May 12, 2016 scottcjones 4Comments

I’m 47 years old now. Hard to believe, I know. Though I still look like a sweet little man-angel—for some reason I’ve got the drum-taut, dew-dappled skin of a pre-teen Swedish boy—it’s official: I am really fucking far away from being young.

But I am not old, of course. I am ripe. I’m mature.

And I’m also immature, too.

A few marginally keen observations: I have this new kind of crepe paper-like skin around my eyes, particularly when I squint. I am horrified when I see it in photographs. Is that Burgess Meredith? I wonder. No, Scott; it’s just you and your newly wrinkled visage. Also: As we learned from Peyton Manning in the last NFL season, all the air suddenly goes out of a man’s body around 38, 39. Once the air’s out, he’s henceforth different. He can’t do the things that he used to be able to do, like throw touchdown passes that look like goddamned rainbows, or move his feet with any sort of speed or grace.

His poops are a little off, too. The mature man starts involuntarily eyeballing the crossword puzzle in the newspaper the same way he used to ogle steaks and women. The mature man wonders if 4 p.m. is too early to eat his dinner, then wonders if 8 p.m. (or, sometimes 7 p.m.) is too early to go to bed.

The mature man wonders sometimes if he did it all wrong; wonders if he missed out on something significant, or, at the very least, semi-significant. He tells himself repeatedly that, of course, he didn’t miss out on anything. Then, like clockwork, he worries about the same exact thing the following day.

Even at my somewhat advanced age, I think, My real life should be starting any minute now. Really starting. This is finally it! Here we go!

I’ve felt this way for decades.

And I still brace myself, fastening my invisible seatbelt and putting my invisible tray table in the upright position. I hold on tight, ticking off the seconds of the countdown: 5…4…3…2… 

But that’s as far as I ever get. I’ve never completed the countdown. The metaphorical rocket ship just rumbles endlessly on the platform.

That’s it.

The result: I am a grown man who still behaves like a teenager. I like candy and ice cream. I hang sci-fi movie posters on my walls. My life is built around impulses, appetites, indulgences.

Sometimes when I get out of the shower in the morning and I’m towelling off my now-mature body and I look into the mirror, what I see is my father’s old, wizened face looking back at me. I always let out a shriek when this happens.

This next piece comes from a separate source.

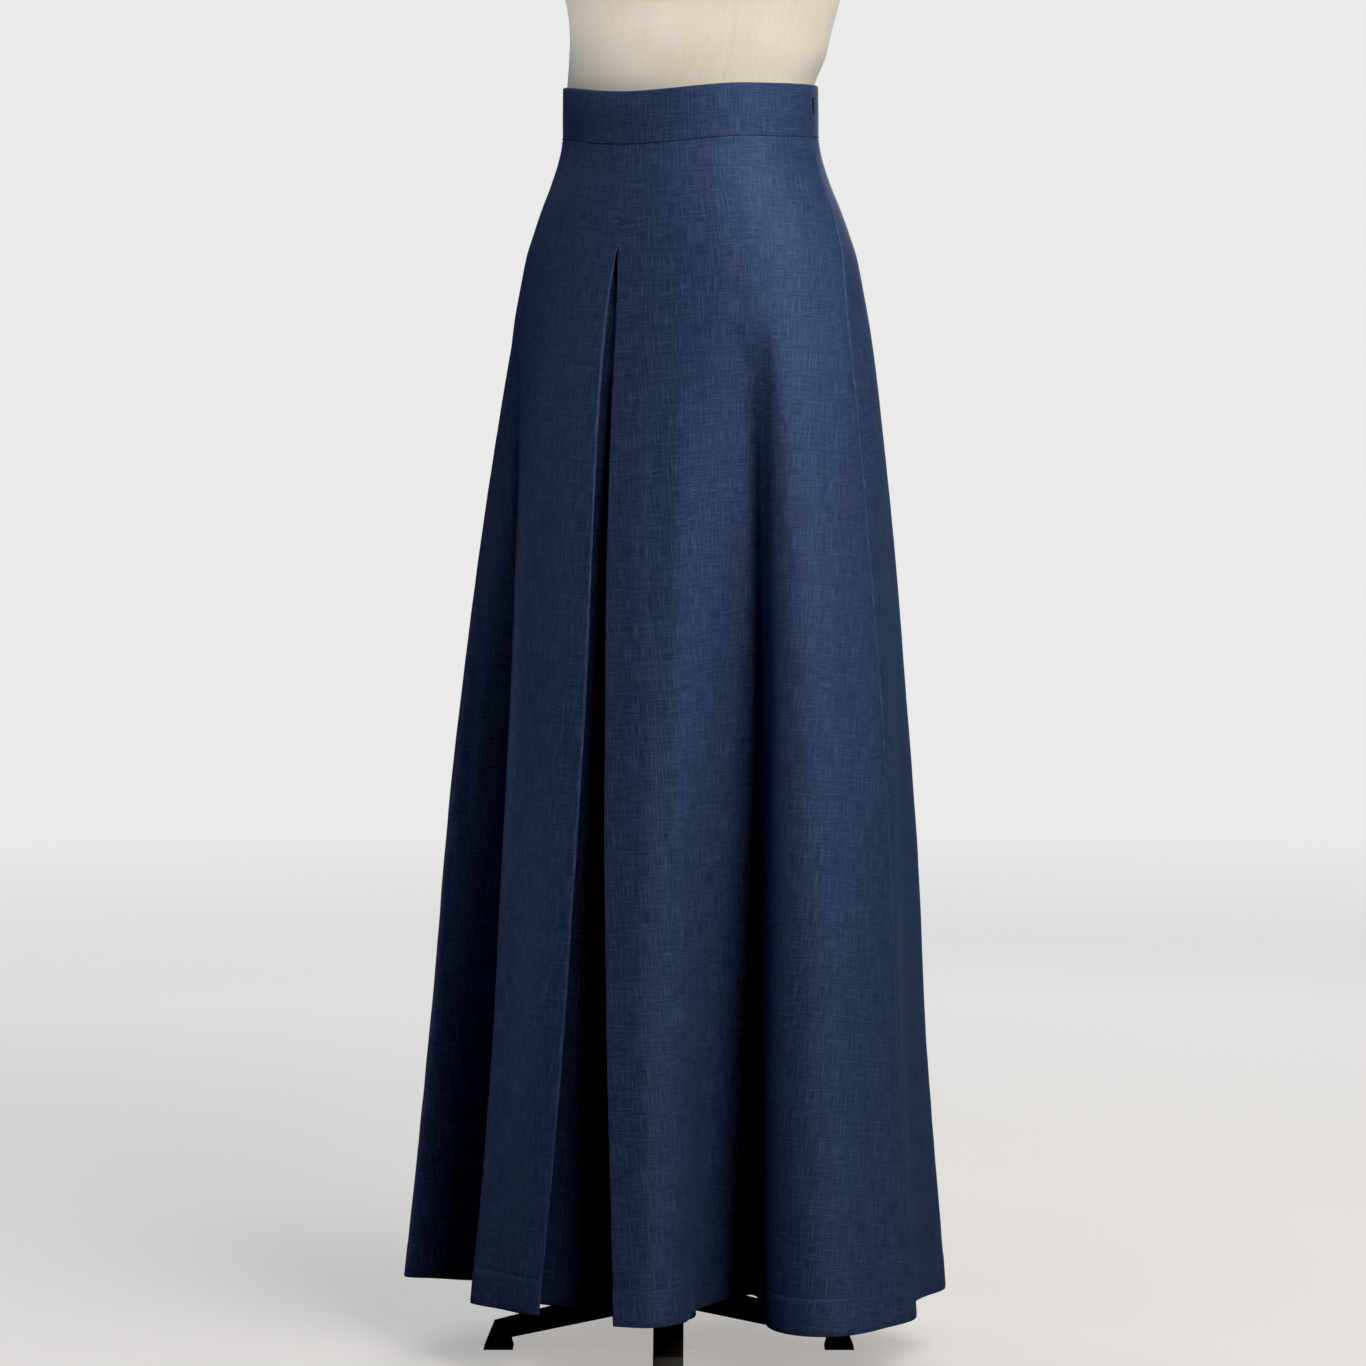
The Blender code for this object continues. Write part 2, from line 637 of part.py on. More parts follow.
def make_leg(name, turn, material):
    """A bar that falls from the hub to a foot, whose end slants outwards."""
    near = HUB_RADIUS + SEAM_GAP
    top = FOOT_TALL + LEG_TALL
    side = [
        (near, top + LEG_RISE),
        (near, top + LEG_RISE - LEG_TALL),
        (LEG_REACH - FOOT_LONG + FOOT_TAPER, FOOT_TALL),
        (LEG_REACH - FOOT_LONG, 0.0),
        (LEG_REACH, 0.0),
        (LEG_REACH - END_SLANT, top - END_SLANT),
    ]
    shape = bmesh.new()
    face = shape.faces.new([shape.verts.new((-LEG_WIDE / 2, -out, height)) for out, height in side])
    pushed = bmesh.ops.extrude_face_region(shape, geom=[face])
    moved = [item for item in pushed["geom"] if isinstance(item, bmesh.types.BMVert)]
    bmesh.ops.translate(shape, vec=(LEG_WIDE, 0.0, 0.0), verts=moved)
    bmesh.ops.recalc_face_normals(shape, faces=shape.faces)
    leg = keep(shape, name, material)
    leg.location = (POLE_X, POLE_Y, 0.0)
    leg.rotation_euler = (0.0, 0.0, math.radians(turn))
    return leg


def main():
    clear_scene()
    linen = finish("navy_linen", NAVY, LINEN_ROUGH, 0.0)
    make_front_left(linen)
    make_front_right(linen)
    make_back(linen)
    make_underlay(linen)
    band = finish("navy_linen_band", NAVY, LINEN_ROUGH, 0.0)
    make_band("waistband_front", SEAM_RIGHT_TURN - 360.0, SEAM_LEFT_TURN, band)
    make_band("waistband_back", SEAM_LEFT_TURN, SEAM_RIGHT_TURN, band)
    enamel = finish("blue_enamel", BLUE_METAL, ENAMEL_ROUGH, ENAMEL_METALLIC)
    make_slider(enamel)
    make_pull_tab(enamel)
    make_torso(finish("cream_cover", CREAM, COVER_ROUGH, 0.0))
    metal = finish("black_metal", BLACK, METAL_ROUGH, METAL_METALLIC)
    make_rod("stand_pole", POLE_RADIUS, HUB_TOP + SEAM_GAP, FORM_INSETS[0].height - SEAM_GAP, POLE_SIDES, POLE_SOFT, metal)
    make_rod("base_hub", HUB_RADIUS, HUB_BOTTOM, HUB_TOP, HUB_SIDES, HUB_SOFT, metal)
    for number in range(LEG_COUNT):
        make_leg(f"base_leg_{number + 1}", LEG_FIRST_TURN + 360.0 * number / LEG_COUNT, metal)


main()
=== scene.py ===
"""A floor-length flared linen skirt with a front box pleat, shown on a limbless dress form.

Metres, +Z up. The front faces -Y and the wearer's left is +X. A turn is an angle in degrees
round the body: 0 at the centre front, 90 at the wearer's left and 180 at the centre back.
"""

import math
from collections import namedtuple

import bmesh
import bpy
from mathutils import Matrix, Vector, noise


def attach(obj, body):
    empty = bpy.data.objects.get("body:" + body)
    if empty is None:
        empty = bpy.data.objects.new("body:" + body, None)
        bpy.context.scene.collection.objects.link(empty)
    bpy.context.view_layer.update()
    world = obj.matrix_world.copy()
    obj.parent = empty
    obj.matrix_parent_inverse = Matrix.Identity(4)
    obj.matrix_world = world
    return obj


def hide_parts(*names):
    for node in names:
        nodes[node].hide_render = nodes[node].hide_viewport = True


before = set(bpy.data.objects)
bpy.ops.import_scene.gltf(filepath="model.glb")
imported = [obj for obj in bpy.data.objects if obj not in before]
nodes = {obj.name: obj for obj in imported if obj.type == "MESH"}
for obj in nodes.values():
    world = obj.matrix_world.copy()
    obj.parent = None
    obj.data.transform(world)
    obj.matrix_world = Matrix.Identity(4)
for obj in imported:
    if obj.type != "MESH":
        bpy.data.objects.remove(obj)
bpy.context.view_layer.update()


# The stand is a cross of four bent steel bars under a short round hub, with a straight pole
# up into the form. All of it is steel with a black satin powder coat, bolted together.
BLACK_COAT = (0.020, 0.018, 0.017, 1.0)
BROWN_COAT = (0.046, 0.036, 0.030, 1.0)
POLE_AT = Vector((-0.015, -0.011, 0.0))
LEG_TURNS = (34.0, 124.0, 214.0, 304.0)
BOLT_RADIUS = 0.0032
BOLT_TALL = 0.0016
BOLT_TAPER = 0.86
BOLT_RIM = 0.42
BOLT_SOCKET = 0.6
BOLT_SIDES = 24
BOLTS_OUT = (0.034, 0.046)
LEG_START = 0.0243
LEG_TOP_AT_HUB = 0.055
LEG_TOP_AT_FOOT = 0.022
LEG_RUN = 0.1297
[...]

To the people over there, on the other side of the fence? The people with the families and the responsibilities and all that jazz? I always assumed that at some point I’d be joining you, that I’d eventually find my way over to your side of life.

Now I seek out the single and the divorced; the dullards and the damned; the lonely ones. The cat lovers, and the afternoon vacuumers, and the coffee shop loners. You don’t get to be my age without having some weird shit transpire.

We get together and we honour the weird shit.

It’s really not so bad over here, you know….

4 thoughts on “A Brief Glimpse Inside the Mind of the Mature Man

  1. According to this, I’m just on the cusp of having the air taken out of me. I don’t think I’m going to like that very much.